I'd have no scheduler with NVMe (general software scheduling likely slower than hardware-specific NVMe scheduling)
1. Desktop Responsiveness & Gaming [*]CONFIG_SCHED_CLASS_EXT=y (sched_ext): This is the "game changer." It allows you to load BPF-based schedulers from userspace (such as scx_rustland or scx_lavd).
I prefer traditional schedulers; an article implied sched_ext is useful for HT/SMT, which (imo) can't provide as-good a desktop experience vs no HT/SMT (sounds like sched_ext was designed for cloud/VM or dozens-of-cores-SMT newer hardware with higher OTB latency, and I'm sure software HT/SMT scheduling clashes or doesn't work with with BIOS settings like pair/round-robin/fixed and AP threads causing stuff like XHCI being single-threaded driver-side but IRQ shuffled quietly by BIOS and/or USB ending up on a logical)
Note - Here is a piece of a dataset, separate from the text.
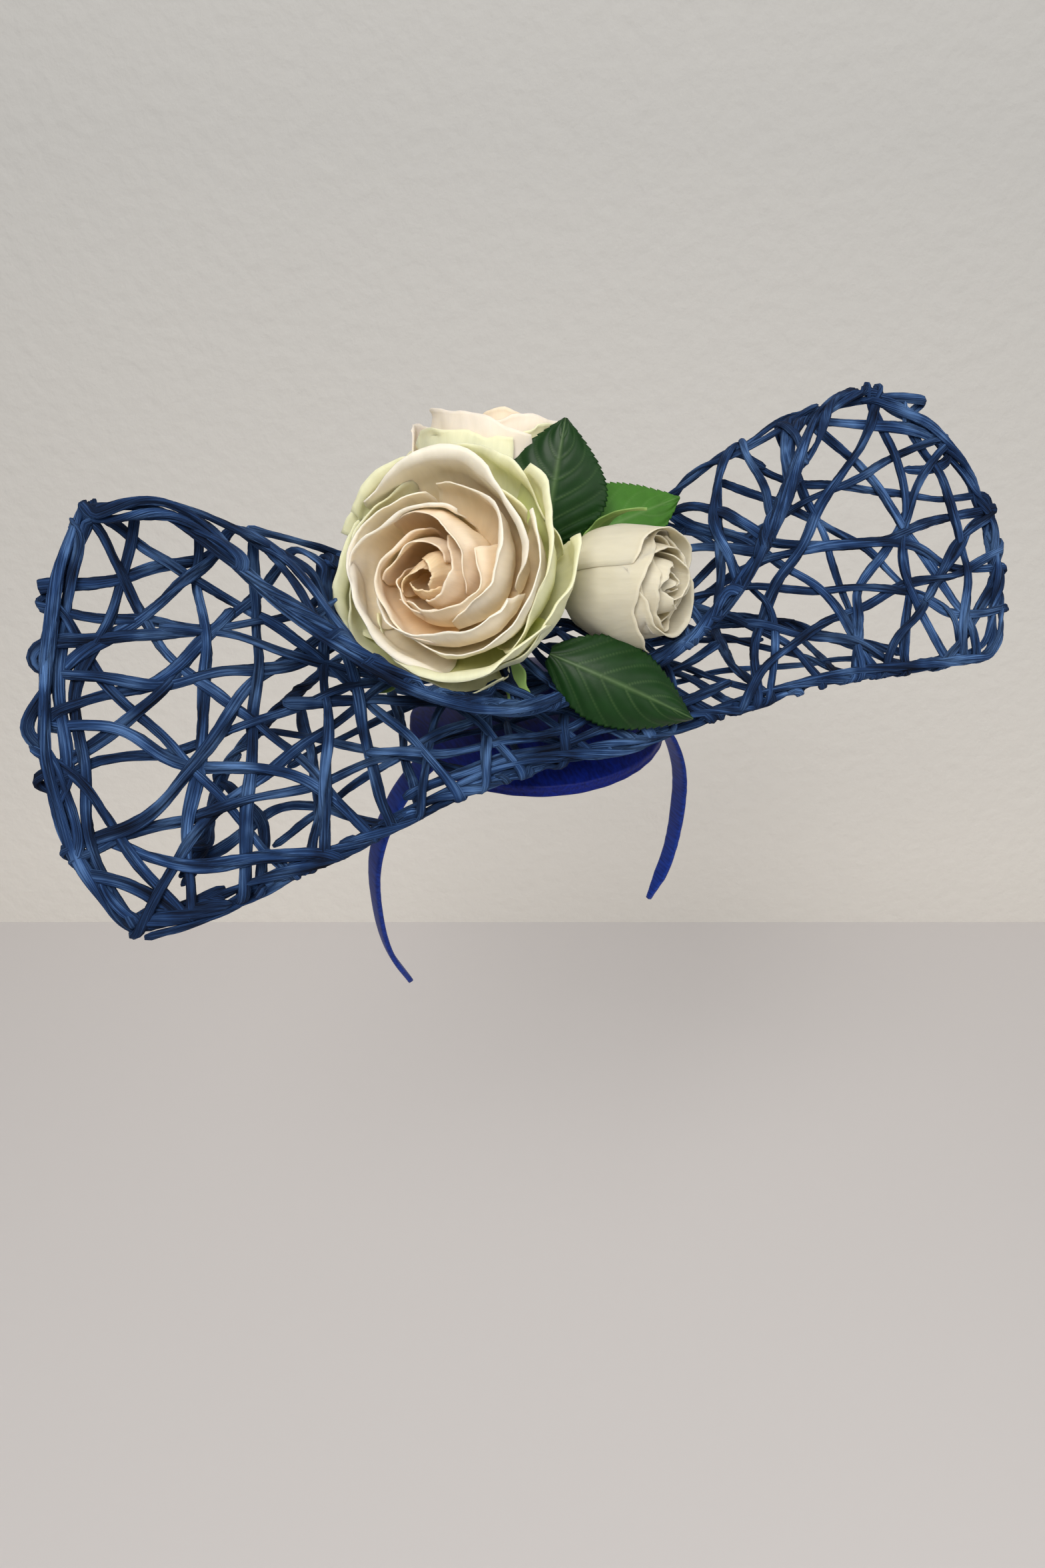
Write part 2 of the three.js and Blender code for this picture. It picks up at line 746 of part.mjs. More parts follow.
flowers.forEach(addFlower);

const leaf_face = [-0.38, -0.74, 0.56];
const leaves = [
  {
    name: 'leaf_upper',
    root: [-1, -0.8, deck + 65.5],
    tip: [13, 10, deck + 110.5],
    face: leaf_face,
    width: 39,
    bow: 2,
    fold: -3,
    material: dark_leaf,
  },
  {
    name: 'leaf_side',
    root: [7, 2.2, deck + 61.2],
    tip: [60, -2.8, deck + 79.2],
    face: leaf_face,
    width: 34,
    bow: 2,
    fold: -2,
    material: mid_leaf,
  },
  {
    name: 'leaf_lower',
    root: [-17, -42, deck + 39],
    tip: [30, -75, deck + 14],
    face: leaf_face,
    width: 32,
    bow: 4,
    fold: -4,
    material: dark_leaf,
  },
];
for (const leaf of leaves) {
  const surface = leafSurface(leaf);
  addMesh(leaf.name, sheetBody(surface, 4, 5, leaf_thickness), leaf.material);
  spaceRound(surface, 4, 5, leaf_thickness);
}

// Lattice, cut clear of the flowers and leaves
function latticeNet() {
  let net = null;
  for (const solid of latticeSolids()) {
    net = net ? net.add(solid) : solid;
  }
  net = net.simplify(crumb_size);
  for (const space of spaces) {
    net = net.subtract(toSolid(space));
  }
  return toGeometry(largestPiece(net));
}

addMesh('net', latticeNet(), navy_cord);

export default hat;
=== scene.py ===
# Looks of the lattice fascinator hat: twisted paper cords, satin cap and band, cloth flowers.
# Lengths are millimetres, in the model's frame, until a mesh is made.

import math

import bpy
import numpy as np
from mathutils import Matrix, Vector, noise


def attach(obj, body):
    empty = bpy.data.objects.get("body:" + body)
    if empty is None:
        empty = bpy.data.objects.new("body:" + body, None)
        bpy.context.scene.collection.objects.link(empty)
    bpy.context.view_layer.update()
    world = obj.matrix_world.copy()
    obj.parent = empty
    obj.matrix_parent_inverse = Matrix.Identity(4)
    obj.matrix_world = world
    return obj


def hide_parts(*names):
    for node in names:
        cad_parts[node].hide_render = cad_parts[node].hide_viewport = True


# The noise module starts from the clock unless it is given a seed
NOISE_SEED = 7
noise.seed_set(NOISE_SEED)

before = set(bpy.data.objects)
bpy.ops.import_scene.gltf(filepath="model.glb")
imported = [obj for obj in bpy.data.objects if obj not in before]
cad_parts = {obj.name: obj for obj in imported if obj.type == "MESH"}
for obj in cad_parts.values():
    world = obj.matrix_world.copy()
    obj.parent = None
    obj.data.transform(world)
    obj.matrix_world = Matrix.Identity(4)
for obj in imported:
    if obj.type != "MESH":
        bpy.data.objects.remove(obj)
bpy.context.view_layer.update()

METRES = 0.001

# Driving sizes, as in the model
half_span = 190
rim_reach = 76
back_reach = 82
wing_height = 107
rim_fold_radius = 6
top_fold_radius = 10
belly = 0.1
band_thickness = 2.6
cap_wall = 3
seat_gap = 0.3
cord_thickness = 3.2
cap_radius = 56
cap_sag = 13
cap_side = 5
cap_top = band_thickness + seat_gap + cap_wall + seat_gap
deck = cap_top + seat_gap + cord_thickness / 2


def linear(red, green, blue):
    """A linear colour from the 0 to 255 values that the eye sees."""
    return tuple(
        (c / 12.92 if c <= 0.04045 else ((c + 0.055) / 1.055) ** 2.4)
        for c in (red / 255, green / 255, blue / 255)
    )


# Meshes

def make_piece(name, points, faces, uvs=None, tints=None):
    """A mesh object from millimetre points, with optional corner UVs and point colours."""
    mesh = bpy.data.meshes.new(name)
    mesh.from_pydata((np.asarray(points) * METRES).tolist(), [], faces)
    if uvs is not None:
        layer = mesh.uv_layers.new(name="run")
        layer.data.foreach_set("uv", np.asarray(uvs, dtype=np.float32).ravel())
    if tints is not None:
        colours = mesh.color_attributes.new(name="tint", type="FLOAT_COLOR", domain="POINT")
        rgba = np.ones((len(points), 4), dtype=np.float32)
        rgba[:, :3] = tints
        colours.data.foreach_set("color", rgba.ravel())
    mesh.polygons.foreach_set("use_smooth", [True] * len(mesh.polygons))
    mesh.update()
    piece = bpy.data.objects.new(name, mesh)
    bpy.context.scene.collection.objects.link(piece)
    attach(piece, "root")
    return piece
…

AI trying to call something like that a game changer is amusing :p
 
It's poudriere tuning,
First i do many packages in parallel , few threads.
Then i do 2 packages in parallel , many threads. eg mongo / chromium / etc...
I check swap usage , have 32GB memory , 5GB of swap ok.

Again, the question is whether you run your desktop at the same time and if so whether you notice issues.
 
Repeat what i said , maybe using wrong wording.
- First goal , running a desktop which is smooth and fast watever i do , mouse quick. Windows update quick

- Now second goal, within this desktop i have in life two settings,
---------------- Or i play games and then i want high frame rating.
-----------------Or i compile poudriere , and listing to music on youtube , do some simple web browsing. Freebsd... etc.
 
Repeat what i said , maybe using wrong wording.
- First goal , running a desktop which is smooth and fast watever i do , mouse quick. Windows update quick

- Now second goal, within this desktop i have in life two settings,
---------------- Or i play games and then i want high frame rating.
-----------------Or i compile poudriere , and listing to music on youtube , do some simple web browsing. Freebsd... etc.

OK, so desktop and building at the same time.

Do you currently observe problems doing that? Does youtube stutter or something?
 
Or 1, i compile hundreds of packages using poudriere with load on cpu / memory /disk
I use ZFS "sync=disabled". zfsprops(). In case of certain collaborating distributed systems, you cannot use this, because usually the sync is used for storing commited external operations, but for a local system, you loose 5s of transactions (or the value set in "zfs_txg_timeout") in worst case scenario. You will never corrupt the local file system. It is also nicer for the wearing of SSD, because more ops are batched.
 
If I were to build something with a very specific purpose - like a bridge with filtering and traffic shaping - then I would configure the kernel.

If I were to build a desktop I would use the config files.

/grandpa
 
I use ZFS "sync=disabled". zfsprops(). In case of certain collaborating distributed systems, you cannot use this, because usually the sync is used for storing commited external operations, but for a local system, you loose 5s of transactions (or the value set in "zfs_txg_timeout") in worst case scenario. You will never corrupt the local file system. It is also nicer for the wearing of SSD, because more ops are batched.
Eg for poudriere builds & datasets ? No ZIL
 
I'd have no scheduler with NVMe (general software scheduling likely slower than hardware-specific NVMe scheduling)
There is options CAM_IOSCHED_DYNAMIC non-default build time option (kernel configuration), but maybe it's not the OP wants.

And as this is kernel configuration, enabling it requires custom kernel.

From my memo in my kernel configuration file:
Code:
# Adaptive disk write throttling to avoid read performance degradation.
# BIO_ORDERED between read and write should stop working by this.
# Introduced as CAM_IOSCHED_NETFLIX at r298002 and renamed at r302163
# (IFDEFs in codes) and r302204 (sys/conf).